Information Systems—Providing Tools To Get Timely Information Information technology is the final element that leading companies consider in building capability to manage contract manufacturing relationships. Information enables the use of process, performance metrics and organization. Some companies have a casual approach to outsourcing, and this is reflected in the information systems they use to manage contract manufacturing relationships. E-mail, phone calls, live meetings, document sharing and fax are the most common tools used by companies to exchange information. Leading companies have integrated systems that provide data on a timely basis to allow all individuals at the company to make good decisions. This integration affords all parties the ability to identify and resolve issues before they arise. Best-in-class companies define information technology plans for their contract manufacturing management in the context of their corporate information technology strategies and their defined contract manufacturing management processes. It is tempting for companies to try to implement the latest web-enabled sharing applications before the organizations’ processes and corporate IT strategies are clear. Implementing these applications prematurely can distract pharmaceutical companies from focusing on the right priorities of the contract manufacturing relationship.
Realizing Outsourcing’s Potential Through Partnership Pharmaceutical and biopharmaceutical industry pressures have made—and will continue to make—outsourcing a critical strategy for improving the bottom line.
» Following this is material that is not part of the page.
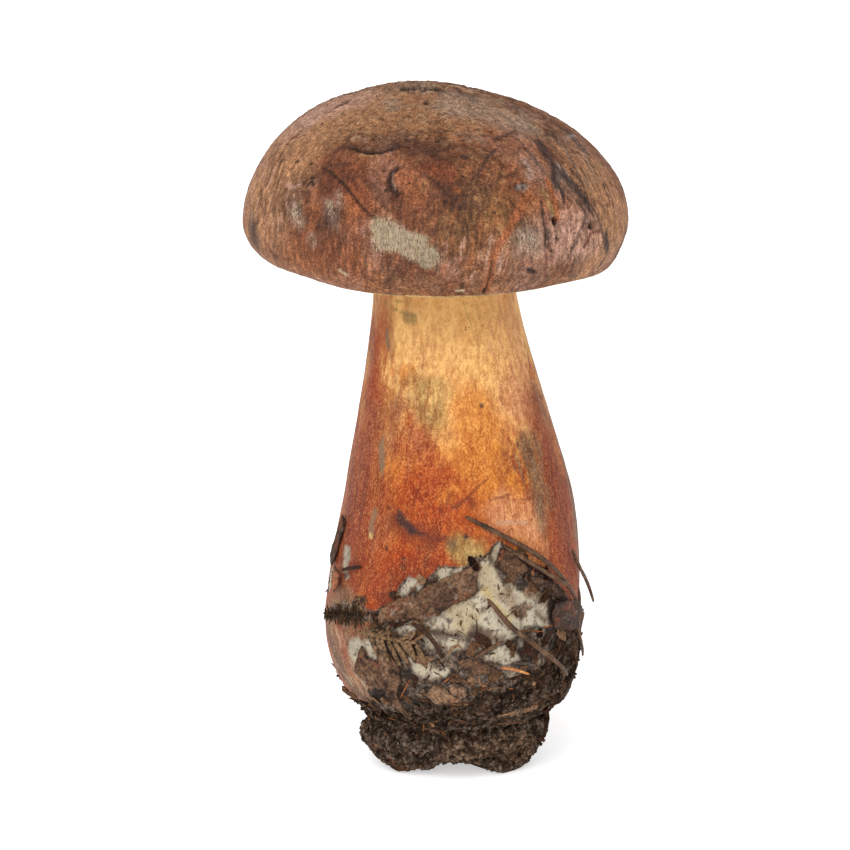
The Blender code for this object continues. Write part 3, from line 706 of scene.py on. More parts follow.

The full benefits of working with contract manufacturers are realized by viewing contract manufacturers as partners, as well as implementing pragmatic approaches to process, performance metrics, organization, and information technology. Best-in-class companies view contract manufacturers as strategic partners: “Either both partners win, or they both lose,” one senior pharmaceutical executive concluded.
1. “Contract Manufacturing Will Explode,” Med Ad News, March 1, 2002.